The first revisions were stuff made by qualcomm right? I don't think we have much data on how much customizations they make and where they their IP from, but given how much of the Tensor cores comes from Samsung I think it's safe to say to assume that there is a decent amount coming from some of the big vendors.
Apple generally tries to erase info about acquisitions from their official company story, they want it to look like internal Apple innovation.
When it comes to CPUs they bought P.A. Semi back in 2008 and got a lot of smart people with decades of relevant experience that were doing cutting-edge stuff at the time.
This was immensely important to be able to deliver current Apple CPUs.
PA Semi was kind of an interesting acquisition. The team was definitely very skilled, but there are always gotchas. Before the acquisition happened we were on their receiving end of their dual core PPC and it was not great at all. We had a lot of issues with board bringup, power, and heat. More errata than I've ever seen. We eventually had to went with x86 for the project instead, which was more performant and certainly a lot easier overall at the time.

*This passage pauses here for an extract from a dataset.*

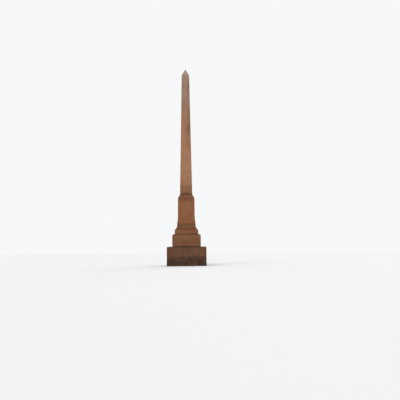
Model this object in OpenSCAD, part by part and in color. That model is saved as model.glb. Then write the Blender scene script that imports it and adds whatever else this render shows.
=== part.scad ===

I had previously encountered some of that team with the SiByte MIPS in an embedded context, I know they were highly skilled, they had tons of pedigree, but PA Semi itself was a strange beast.
It's "made by" TSMC as usual. Their customization comes from identifying which compute operations that want optimized in hardware and do it themselves. And then they buy non-compute IP like HBM from Broadcom. And Broadcom also does things like physical design.